In 2024, the EU decreed that environmental claims must be substantiated by factual evidence, with harsh penalties for non-compliance. But, given uneven implementation across member states and the pausing of stricter EU-wide reforms, what is the best way for businesses to manage this risk?
EU cracks down on misleading green claims with tough new rules
Matteo Squeo, founder of The Green Clause and member of the Permanent Delegation of the Court of Justice, the General Court and the EFTA Court, investigates.
The pressure on environmental claims in Europe is no longer theoretical. It is the current operating environment, and the liability exposure it produces now shows up in decisions and fines rather than in projections.
Companies making green statements, on packaging, on products, in corporate communications, are operating inside an enforcement regime that has accelerated sharply in the past eighteen months, even as the legislative instrument once expected to organise the area remains politically suspended.
The legal base is the Unfair Commercial Practices Directive, whose article 12 places on traders the burden of substantiating any factual environmental claim on demand before the competent national authority. The architecture is ex post, so there is no pre-marketing clearance, but every claim exposed to examination once it reaches the market.
In 2024 that framework was further strengthened. The Empowering Consumers for the Green Transition Directive added structured conditions for generic environmental claims and extended Annex I of the UCPD to include practices prohibited in all circumstances, most significantly claims of carbon neutrality, reduced impact or climate neutrality where the asserted benefit rests solely on offsetting.
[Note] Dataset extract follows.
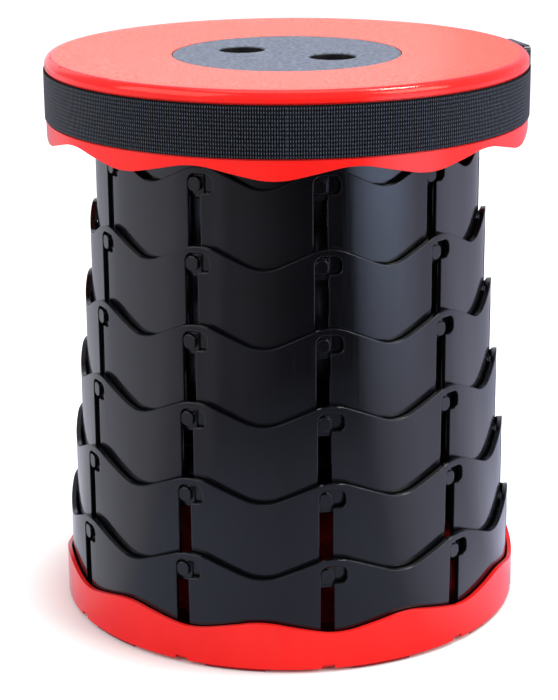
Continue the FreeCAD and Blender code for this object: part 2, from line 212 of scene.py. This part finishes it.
# mm and degrees from the front; the bar is the buckle's middle bar, which the webbing humps over
strap = {"seatRadius": 126.05, "thickness": 1.2, "width": 25.7, "top": 292.0, "edge": 0.5,
         "crown": 0.06, "flatPoints": 15, "turnPoints": 9, "steps": 1440,
         "tailStart": 101.5, "tailEnd": 135.0, "tailStep": 0.25, "buckleAt": 107.0,
         "barTop": 131.95, "barGap": 0.3, "hump": 8.0, "slack": 0.05}
# threads: rib and row spacings as on the photograph's strap, mm, and how much the rows and the
# fuzz add to the ribs, more in the colour than in the relief, so that the rows don't shine
# the pale colour paints glints on the rib crests and the near-black one paints shade between the
# threads; the edge colour paints shade on the band's top edge and back
weave = {"ribMm": 1.28, "rowMm": 1.93, "fuzzPerMm": 1.1, "reliefMm": 0.1, "edgeShadeMm": 1.2,
         "rowInColour": 0.35, "fuzzInColour": 1.2, "rowInRelief": 0.3, "fuzzInRelief": 0.5,
         "toneFrom": 0.2, "toneTo": 2.2, "gapShare": 0.45,
         "gapShade": "#010102", "yarnAndGlint": "#5b6372", "edgeShade": "#020203",
         "roughness": 0.36, "edgeShadeRoughness": 0.8, "ior": 1.5, "gloss": 0.12}


def wovenWebbing():
    # polyester webbing: ribs across the band over weft rows along it, in pale crests and near-black
    # spaces between the threads, which are painted glints on the ribs and painted shade between
    # them, and painted shade on the band's top edge and back, read from the band's own UV map,
    # which counts millimetres (u along the band, v across it); ribs and rows are sines of those,
    # and noise adds the fuzz
    material, tree, output = startMaterial("wovenPolyesterWebbing")
    uv = addNode(tree, "UVMap", uv_map="threads").outputs["UV"]
    split = addNode(tree, "SeparateXYZ", {"Vector": uv})
    alongBand = addNode(tree, "Math", {0: split.outputs["X"], 1: 2 * math.pi / weave["ribMm"]},
                        operation="MULTIPLY")
    acrossBand = addNode(tree, "Math", {0: split.outputs["Y"], 1: 2 * math.pi / weave["rowMm"]},
                         operation="MULTIPLY")
    rib = addNode(tree, "Math", {0: alongBand.outputs[0]}, operation="SINE")
    row = addNode(tree, "Math", {0: acrossBand.outputs[0]}, operation="SINE")
    fuzz = addNode(tree, "TexNoise", {"Vector": uv, "Scale": weave["fuzzPerMm"], "Detail": 2.0})
    threads = addNode(tree, "Math", {0: row.outputs[0], 1: weave["rowInColour"],
                                     2: rib.outputs[0]}, operation="MULTIPLY_ADD")
    pattern = addNode(tree, "Math", {0: fuzz.outputs["Fac"], 1: weave["fuzzInColour"],
                                     2: threads.outputs[0]}, operation="MULTIPLY_ADD")
    ridges = addNode(tree, "Math", {0: row.outputs[0], 1: weave["rowInRelief"],
                                    2: rib.outputs[0]}, operation="MULTIPLY_ADD")
    relief = addNode(tree, "Math", {0: fuzz.outputs["Fac"], 1: weave["fuzzInRelief"],
                                    2: ridges.outputs[0]}, operation="MULTIPLY_ADD")
    spread = addNode(tree, "MapRange", {"Value": pattern.outputs[0], "From Min": weave["toneFrom"],
                                        "From Max": weave["toneTo"]})
    # the ramp's pale end paints glints on the rib crests, its near-black end shade between the
    # threads
    tone = addNode(tree, "ValToRGB", {"Fac": spread.outputs["Result"]})
    tone.color_ramp.elements[0].position = weave["gapShare"]
    tone.color_ramp.elements[0].color = linearColour(weave["gapShade"])
    tone.color_ramp.elements[1].color = linearColour(weave["yarnAndGlint"])
    # from just under the top of the outer face round the back, a near-black colour paints shade on
    # the band's top edge, with a rougher finish
    edgeShadeFrom = strap["width"] - weave["edgeShadeMm"]
    edgeShade = addNode(tree, "Math", {0: split.outputs["Y"], 1: edgeShadeFrom},
                       operation="GREATER_THAN")
    yarnAndGlint = addNode(tree, "Mix", {0: edgeShade.outputs[0], 6: tone.outputs["Color"],
                                 7: linearColour(weave["edgeShade"])}, data_type="RGBA")
    rough = addNode(tree, "MapRange", {"Value": edgeShade.outputs[0], "To Min": weave["roughness"],
                                       "To Max": weave["edgeShadeRoughness"]})
    bump = addNode(tree, "Bump", {"Height": relief.outputs[0], "Strength": 1.0,
                                  "Distance": weave["reliefMm"] / 1000})
    shader = addNode(tree, "BsdfPrincipled", {"Base Color": yarnAndGlint.outputs[2],
                                              "Roughness": rough.outputs["Result"],
                                              "IOR": weave["ior"],
                                              "Specular IOR Level": weave["gloss"],
                                              "Normal": bump.outputs["Normal"]})
    tree.links.new(shader.outputs["BSDF"], output.inputs["Surface"])
    return material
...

Transposition was required by 27 March 2026, with application from 27 September. The deadline is close, and transposition has been uneven: Italy moved on time with Legislative Decree 30/2026; France's Senate adopted Draft Bill No 118 on 18 February, proposing the most aggressive posture in the bloc, with penalties of up to eighty per cent of the advertising expenditure tied to a misleading claim; Germany completed transposition with publication of the Third Act amending the German Act against Unfair Competition (UWG) in the Bundesgesetzblatt on 19 February 2026,with entry into force scheduled for 27 September 2026 in line with the directive's deadline.
What would have been the third layer is another matter. The Green Claims Directive, proposed by the Commission in March 2023, was designed to shift the regime's logic from ex post substantiation to ex ante verification, requiring pre-market life-cycle assessment and accredited verification before any explicit environmental claim could reach the market.
The standard against which that substantiation would have been judged 'widely recognised scientific evidence' was left vague in the original Commission text and only sharpened during the negotiations, when the Council's general approach defined it as evidence resting on sound methodologies developed in line with best practices of transparency, stakeholder consultation and peer review, or independently peer-reviewed and published in internationally recognised scientific literature. In June 2025 the Commission signalled that withdrawal was under consideration; the dossier has been suspended since.
Suspension, however, is not cancellation, in fact the proposal remains formally on the table, and for companies planning compliance the shadow matters as much as the text: a pre-market regime could still reappear in a form yet to settle. Had it entered into force, the operational consequence would have been immediate.
Verification decentralised at Member State level and served by a finite pool of accredited third-party verifiers, with mutual recognition of certificates across the Union, would still have produced a capacity bottleneck for any explicit environmental claim, and a disproportionate one for operators serving multi-jurisdictional markets.
While the legislative apparatus has paused, enforcement has not. National authorities have been using the tools already in force with a visible acceleration, and the case law of the last twelve months is the real indication of where the regime stands.
In July 2025 the Italian Competition Authority fined SHEIN one million euros over its 'evoluSHEIN by Design' line, confirming that implicit claims conveyed through product-line naming, colour and iconography attract the same substantiation duty as explicit statements, and that operators in sectors whose ordinary activity carries a significant environmental footprint face a heightened duty of diligence.
Through moral suasion the same authority led Acqua Minerale San Benedetto to remove the 'CO2 Impatto Zero' claim from its Ecogreen line, a soft-law outcome with hard-law consequences for a mainstream beverage packaging format. In February 2025 the German Federal Court of Justice ruled against FlixBus in a case that had reached it through a cross-border referral from the Belgian authorities via the Consumer Protection Cooperation Network, holding that generic 'climate-friendly' advertising cannot stand without a transparent and substantiated offsetting architecture.
In the Netherlands, the Rechtbank Amsterdam in Fossielvrij v. KLM held fifteen of nineteen claims raised by the airline to be misleading under the Dutch transposition of the UCPD, treating 'duurzaam' as a descriptor incapable of standing unqualified, an instruction that reaches well beyond aviation.
For companies the picture is anything but clear. Member States are transposing the ECGT on their own terms, and enforcement remains national, so a product cleared in Italy is not automatically cleared in France or anywhere else.
What is missing, and what would actually help, is more granular Commission guidance, with worked examples, capable of producing a single compliance standard across the Union. Until it arrives, companies serving multi-jurisdictional markets are best advised to calibrate substantiation to the most demanding national authority they may face.